• Saturday, May 27, 2023


239 schools to be renovated across England; new buildings will be more energy efficient

Over £13bn has been allocated since 2015 to maintain and improve school facilities across England.

The government announced the closure of UK schools last year when the Covid-19 pandemic struck in March 2020. (Photo by Christopher Furlong/Getty Images)

By: Pramod Thomas

As many as 239 more schools and sixth forms will benefit from the extra £2 billion funding announced by the government on Friday (16), a statement said.

Renovation for 161 schools has already started with construction works now nearing completion on the most advanced sites.

Together, 400 out of 500 schools and sixth forms have now been selected for rebuilds through the ten-year School Rebuilding Programme.

The statement added that the new buildings will be more energy efficient for future winter resilience and net-zero in operation, with old facilities replaced by modern education environments including new classrooms, sports halls and dining rooms.

The government also announced that funding will increase to over £10bn next year.
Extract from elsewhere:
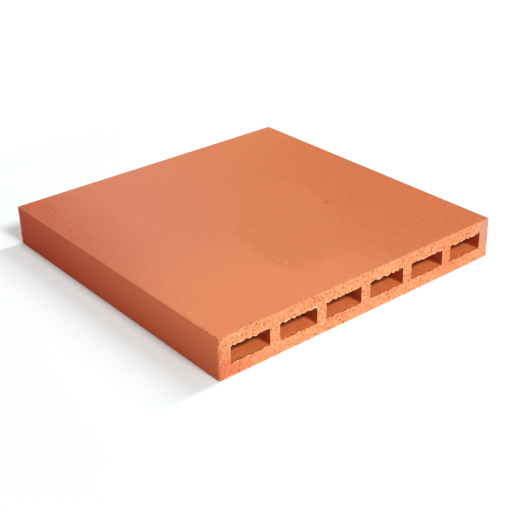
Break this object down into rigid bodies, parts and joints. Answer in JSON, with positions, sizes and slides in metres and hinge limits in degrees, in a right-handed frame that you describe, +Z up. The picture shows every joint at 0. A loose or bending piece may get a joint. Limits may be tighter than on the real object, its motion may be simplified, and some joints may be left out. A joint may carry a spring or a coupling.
{
  "type": "perforated clay tile",
  "caption": "Square fired-clay tile, extruded in one piece, with a row of flat rectangular cells running through it from one cut end to the other.",
  "frame": {"origin": "middle of the underside, on the surface the tile lies on", "axes": "+X across the cells, +Y along the cells, from the cut end in view to the far one, +Z up through the thickness"},
  "size_m": [0.4, 0.4, 0.05],
  "materials": {
    "fired_clay": "unglazed fired clay, smooth on the die faces and open-grained on the wire-cut ends"
  },
  "bodies": {
    "root": {"clay_tile": "fired_clay"}
  },
  "joints": []
}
“Education is a top priority for this government. That is why, despite facing challenging economic circumstances, we are investing a record amount in our schools and colleges. The latest funding will transform hundreds of schools across the country and ensure they are fit for the future,” said Gillian Keegan, secretary of state for education.

“The additional funding, alongside fantastic new facilities, will mean our brilliant teachers can get on with what they do best – and inspire the next generation.”

According to the government, over £13bn has been allocated since 2015 to maintain and improve school facilities across England, including £1.8bn in financial year 2022-23.

The government is also today setting out school funding allocations for local authorities for next year. School funding will be at its highest ever level in real terms per pupil, totalling £58.8bn by 2024-25.

With the latest announcement, funding for children and young people with complex special educational needs and disabilities will increase by almost £1bn – a 10.6 per cent increase compared to this year.

Special schools and alternative provision receive an average 3.4 per cent per place increase in their funding in 2023-24, as a result of the additional funding from the Autumn Statement.

Funding for mainstream schools will increase by over £2.5bn in 2023-24, compared to this year.

Local authorities will receive average funding increases of 3.4 per cent for the 3- and 4-year-old free childcare entitlements and four per cent for the 2-year-old entitlement, the statement added.

With the increased investment, pupil premium funding rates for 2023-24 will increase by five per cent, equivalent to £100m, compared to this year, supporting schools to raise educational outcomes for disadvantaged pupils.

All mainstream schools will receive additional funding from April 2023.